To Alexander Hamilton from Edmund Randolph, 9 November 1791
From Edmund Randolph
Philadelphia Nov: 9. 1791.
Sir
I do myself the honor of answering your letter of the 2d. instant1 upon the subject of the North Carolina certificates.
The 13th. section of the funding act2 admits, that subscriptions may be made to the loan payable in the principal and interest of the certificates or notes which, prior to a certain day, were issued by the respective states as acknowledgments or evidences of debts, by them respectively owing, except certificates, issued by the commissioners of army accounts in the state of North Carolina, in the year 1786. These last certificates are, I presume, now out of the question.
But how can redeemed certificates be a subscription of debt? Is a debt once due, but now paid off, still a debt? I cannot comment upon this question, with any hope of making it clearer, than it is at its first appearance.

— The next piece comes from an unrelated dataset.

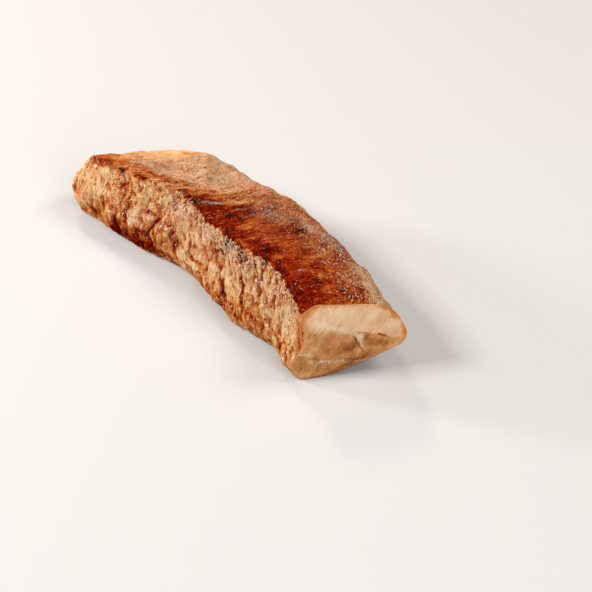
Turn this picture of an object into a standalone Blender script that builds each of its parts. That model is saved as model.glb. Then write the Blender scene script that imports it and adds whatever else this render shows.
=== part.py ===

For its redeemed debt of the foregoing description, each state will, I suppose, be a ⟨creditor⟩3 of congress. But the great settlement of accounts bet⟨ween the⟩ United States and the individual States must em⟨brace that⟩ debt. The subscription excluded it; as may be ⟨more fully seen⟩ by a reference to the 17th. section.4
I have ⟨the honor⟩ to be ⟨with respect⟩ & esteem ⟨your obedt.⟩ serv.
Edmd. Randolph
To the Secretary of the Treasury
ALS, RG 60, Copies of Opinions, National Archives; copy, North Carolina Department of Archives and History, Raleigh. The copy was enclosed in H’s “Report to the Governor of North Carolina,” July 31, 1794.
1. Letter not found.
2. For Section 13 of “An Act making provision for the (payment of the) Debt of the United States” ( 138–44 [August 4, 1790]), see Thomas Smith to H, June 6, 1791, note 1.
3. Words within broken brackets have been taken from the copy.
4. For Section 17 of the Funding Act, see Smith to H, June 6, 1791, note 1.